#### Task brief
Make an exact copy of the listing below.

#### Source data
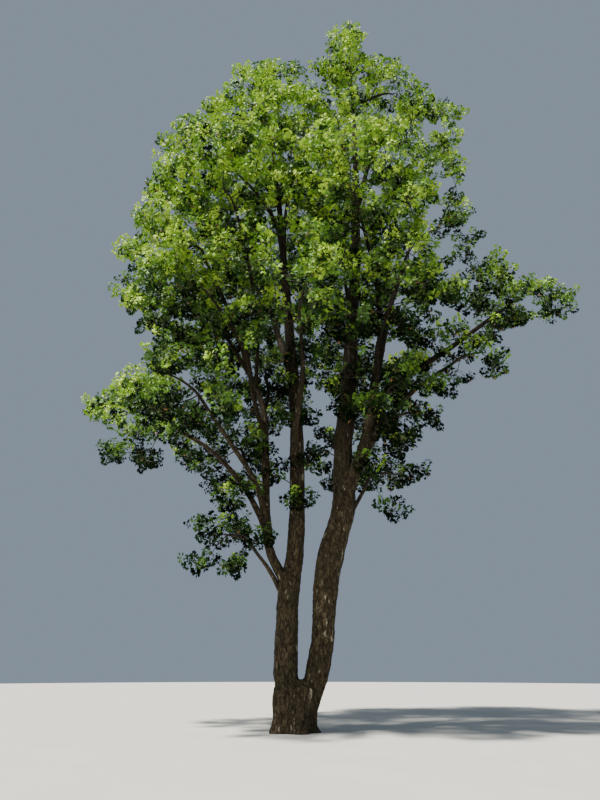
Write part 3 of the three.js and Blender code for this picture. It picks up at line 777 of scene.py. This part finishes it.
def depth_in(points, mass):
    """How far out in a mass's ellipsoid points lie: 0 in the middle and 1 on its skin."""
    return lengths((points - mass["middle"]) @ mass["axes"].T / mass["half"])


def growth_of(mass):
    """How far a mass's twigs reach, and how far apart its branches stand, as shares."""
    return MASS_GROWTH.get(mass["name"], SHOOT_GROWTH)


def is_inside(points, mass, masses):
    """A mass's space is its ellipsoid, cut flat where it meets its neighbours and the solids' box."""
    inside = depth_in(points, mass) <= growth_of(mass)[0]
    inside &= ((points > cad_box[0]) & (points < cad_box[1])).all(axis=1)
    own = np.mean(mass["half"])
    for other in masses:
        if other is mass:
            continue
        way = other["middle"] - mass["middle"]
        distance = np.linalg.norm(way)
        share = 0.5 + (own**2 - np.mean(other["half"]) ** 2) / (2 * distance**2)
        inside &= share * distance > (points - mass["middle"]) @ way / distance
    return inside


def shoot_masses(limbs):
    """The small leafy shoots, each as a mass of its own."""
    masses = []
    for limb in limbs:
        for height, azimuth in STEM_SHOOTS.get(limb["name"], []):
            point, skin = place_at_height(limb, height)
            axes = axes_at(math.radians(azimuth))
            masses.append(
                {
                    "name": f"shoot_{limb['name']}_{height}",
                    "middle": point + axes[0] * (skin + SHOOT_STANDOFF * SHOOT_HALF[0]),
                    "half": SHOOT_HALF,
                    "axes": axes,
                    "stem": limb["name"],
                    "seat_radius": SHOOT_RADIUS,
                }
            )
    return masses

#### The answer
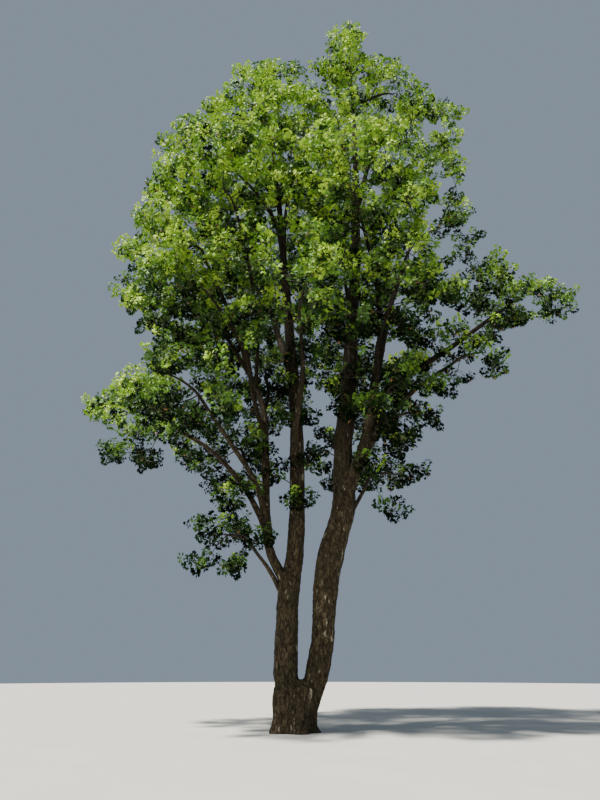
Write part 3 of the three.js and Blender code for this picture. It picks up at line 777 of scene.py. This part finishes it.
def depth_in(points, mass):
    """How far out in a mass's ellipsoid points lie: 0 in the middle and 1 on its skin."""
    return lengths((points - mass["middle"]) @ mass["axes"].T / mass["half"])


def growth_of(mass):
    """How far a mass's twigs reach, and how far apart its branches stand, as shares."""
    return MASS_GROWTH.get(mass["name"], SHOOT_GROWTH)


def is_inside(points, mass, masses):
    """A mass's space is its ellipsoid, cut flat where it meets its neighbours and the solids' box."""
    inside = depth_in(points, mass) <= growth_of(mass)[0]
    inside &= ((points > cad_box[0]) & (points < cad_box[1])).all(axis=1)
    own = np.mean(mass["half"])
    for other in masses:
        if other is mass:
            continue
        way = other["middle"] - mass["middle"]
        distance = np.linalg.norm(way)
        share = 0.5 + (own**2 - np.mean(other["half"]) ** 2) / (2 * distance**2)
        inside &= share * distance > (points - mass["middle"]) @ way / distance
    return inside


def shoot_masses(limbs):
    """The small leafy shoots, each as a mass of its own."""
    masses = []
    for limb in limbs:
        for height, azimuth in STEM_SHOOTS.get(limb["name"], []):
            point, skin = place_at_height(limb, height)
            axes = axes_at(math.radians(azimuth))
            masses.append(
                {
                    "name": f"shoot_{limb['name']}_{height}",
                    "middle": point + axes[0] * (skin + SHOOT_STANDOFF * SHOOT_HALF[0]),
                    "half": SHOOT_HALF,
                    "axes": axes,
                    "stem": limb["name"],
                    "seat_radius": SHOOT_RADIUS,
                }
            )
    return masses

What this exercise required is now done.